SET TASK: Give back the entire listing verbatim.

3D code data
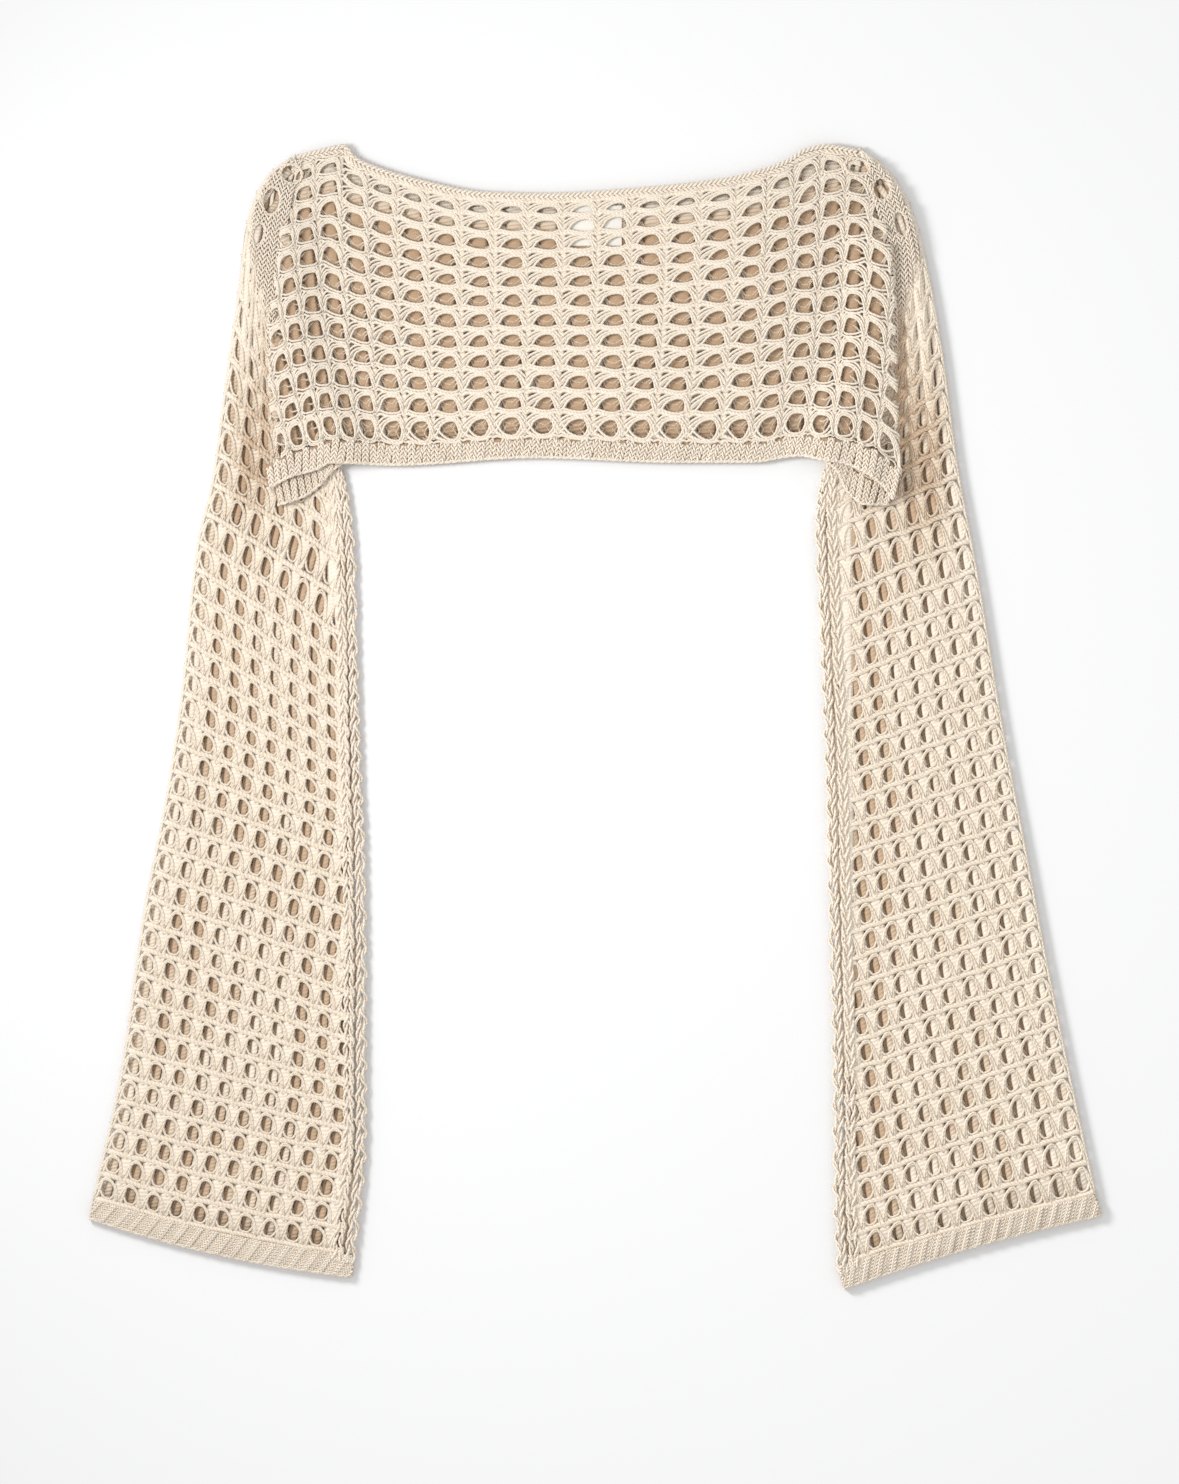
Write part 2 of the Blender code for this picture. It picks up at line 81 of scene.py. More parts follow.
class Knot(NamedTuple):
    """A place on a strand of a stitch: pitches from the hole's middle, rows down, height in mm."""
    across: float
    down: float
    height: float


class Loop(NamedTuple):
    """A strand of a stitch: its knots from the hole's middle to the column, its width and flatness.

    A strand with a skip of 3 takes only each third of the places where strands are sampled.
    """
    knots: tuple[Knot, ...]
    wide: float = 1.0
    flat: float = 1.0
    skip: int = 1


class Opening(NamedTuple):
    """A large oval hole of a shoulder: its middle and half sizes in mm, and its lean in degrees."""
    x: float
    y: float
    half_x: float
    half_y: float
    lean: float

    def holds(self, xy: Array) -> Array:
        """Which places lie inside it: those whose turned and scaled distance from its middle is under one.

        Args:
            xy: places in metres, with x and y last.

        Returns:
            True for each place inside.
        """
        turn = math.radians(self.lean)
        x = xy[..., 0] / MM - self.x
        y = xy[..., 1] / MM - self.y
        across = (x * math.cos(turn) - y * math.sin(turn)) / self.half_x
        along = (x * math.sin(turn) + y * math.cos(turn)) / self.half_y
        return across ** 2 + along ** 2 < 1.0

    def rim(self, share: Array) -> Array:
        """Places round its edge: a cosine across and a sine along, turned by its lean.

        Args:
            share: shares of the way round.

        Returns:
            Places in metres, with x and y last.
        """
        turn = math.radians(self.lean)
        angle = 2.0 * math.pi * share
        across = self.half_x * np.cos(angle)
        along = self.half_y * np.sin(angle)
        x = self.x + across * math.cos(turn) + along * math.sin(turn)
        y = self.y - across * math.sin(turn) + along * math.cos(turn)
        return np.stack([x, y], axis=-1) * MM


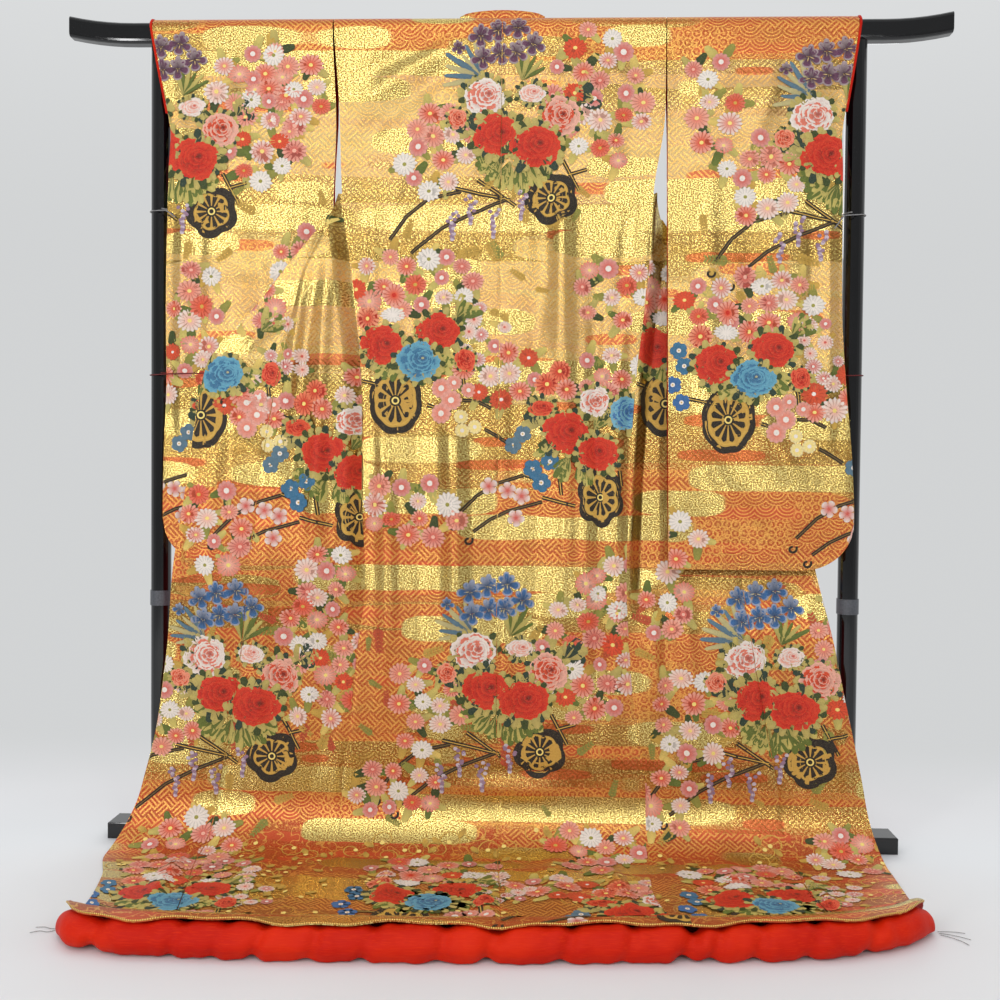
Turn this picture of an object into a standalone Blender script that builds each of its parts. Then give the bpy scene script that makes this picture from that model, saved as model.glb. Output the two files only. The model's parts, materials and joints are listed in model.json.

THE OUTPUT:
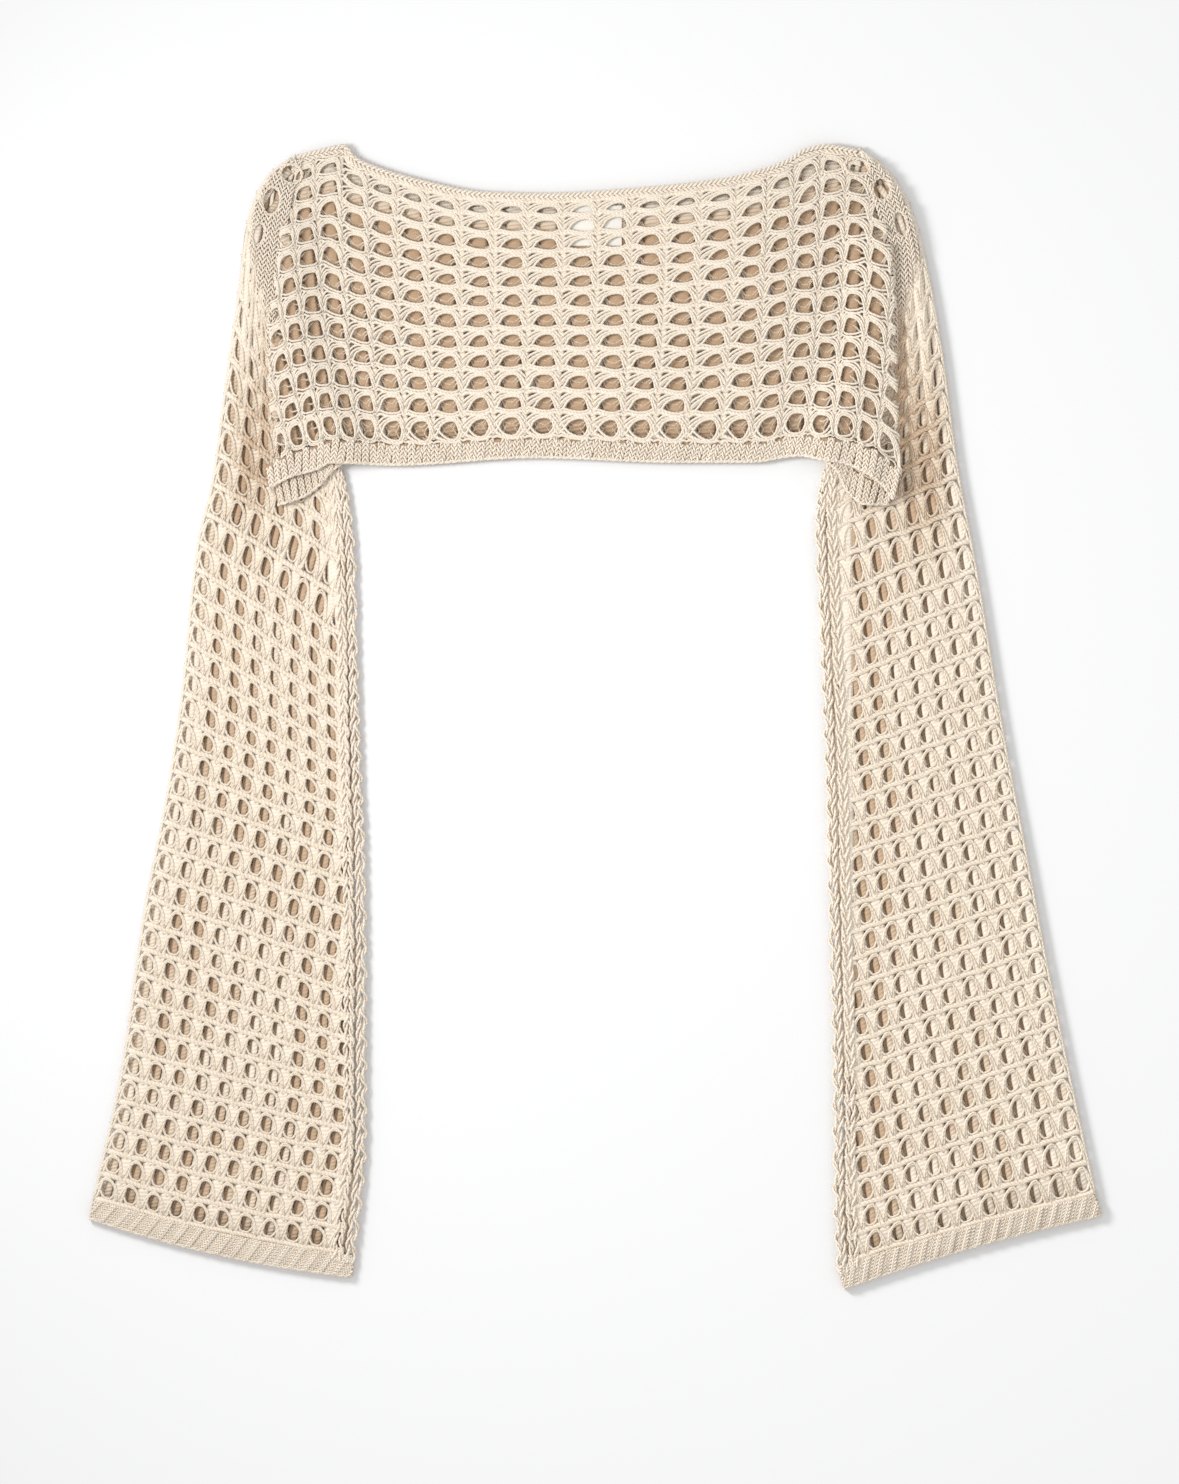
Write part 2 of the Blender code for this picture. It picks up at line 81 of scene.py. More parts follow.
class Knot(NamedTuple):
    """A place on a strand of a stitch: pitches from the hole's middle, rows down, height in mm."""
    across: float
    down: float
    height: float


class Loop(NamedTuple):
    """A strand of a stitch: its knots from the hole's middle to the column, its width and flatness.

    A strand with a skip of 3 takes only each third of the places where strands are sampled.
    """
    knots: tuple[Knot, ...]
    wide: float = 1.0
    flat: float = 1.0
    skip: int = 1


class Opening(NamedTuple):
    """A large oval hole of a shoulder: its middle and half sizes in mm, and its lean in degrees."""
    x: float
    y: float
    half_x: float
    half_y: float
    lean: float

    def holds(self, xy: Array) -> Array:
        """Which places lie inside it: those whose turned and scaled distance from its middle is under one.

        Args:
            xy: places in metres, with x and y last.

        Returns:
            True for each place inside.
        """
        turn = math.radians(self.lean)
        x = xy[..., 0] / MM - self.x
        y = xy[..., 1] / MM - self.y
        across = (x * math.cos(turn) - y * math.sin(turn)) / self.half_x
        along = (x * math.sin(turn) + y * math.cos(turn)) / self.half_y
        return across ** 2 + along ** 2 < 1.0

    def rim(self, share: Array) -> Array:
        """Places round its edge: a cosine across and a sine along, turned by its lean.

        Args:
            share: shares of the way round.

        Returns:
            Places in metres, with x and y last.
        """
        turn = math.radians(self.lean)
        angle = 2.0 * math.pi * share
        across = self.half_x * np.cos(angle)
        along = self.half_y * np.sin(angle)
        x = self.x + across * math.cos(turn) + along * math.sin(turn)
        y = self.y - across * math.sin(turn) + along * math.cos(turn)
        return np.stack([x, y], axis=-1) * MM


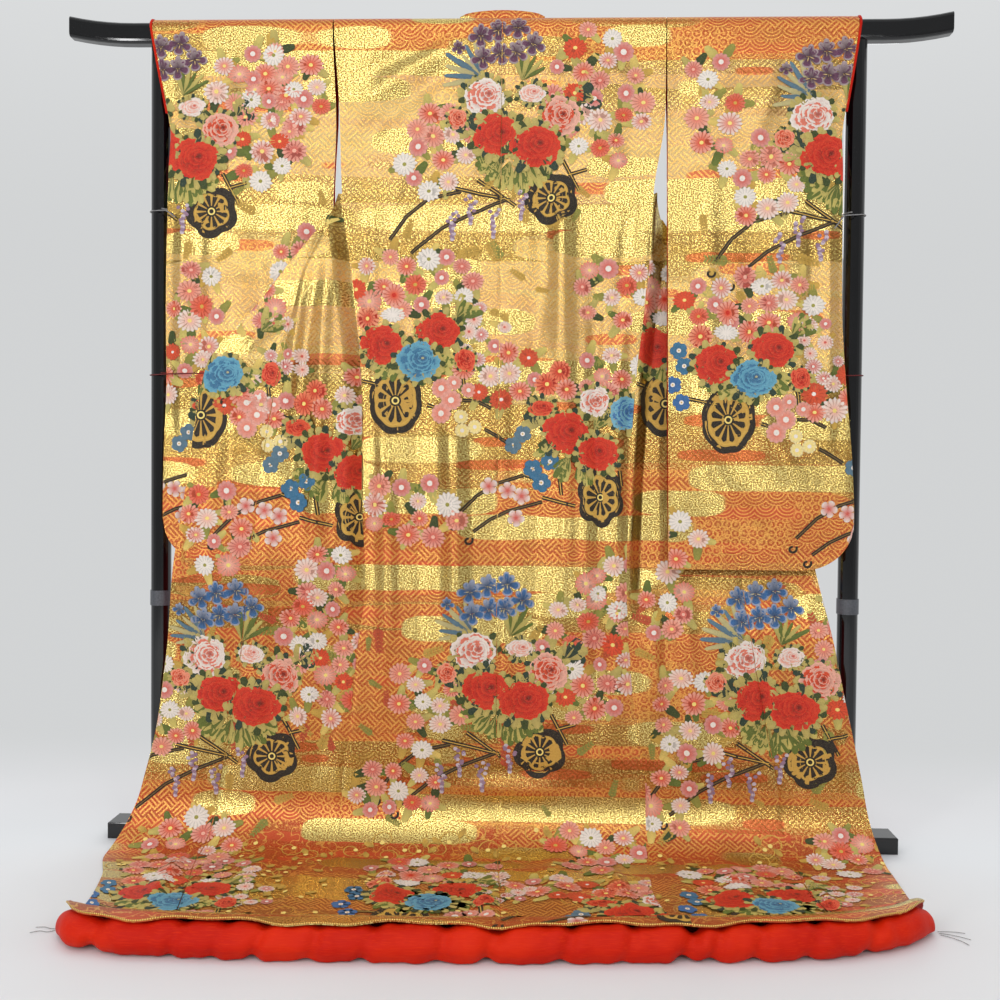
Turn this picture of an object into a standalone Blender script that builds each of its parts. Then give the bpy scene script that makes this picture from that model, saved as model.glb. Output the two files only. The model's parts, materials and joints are listed in model.json.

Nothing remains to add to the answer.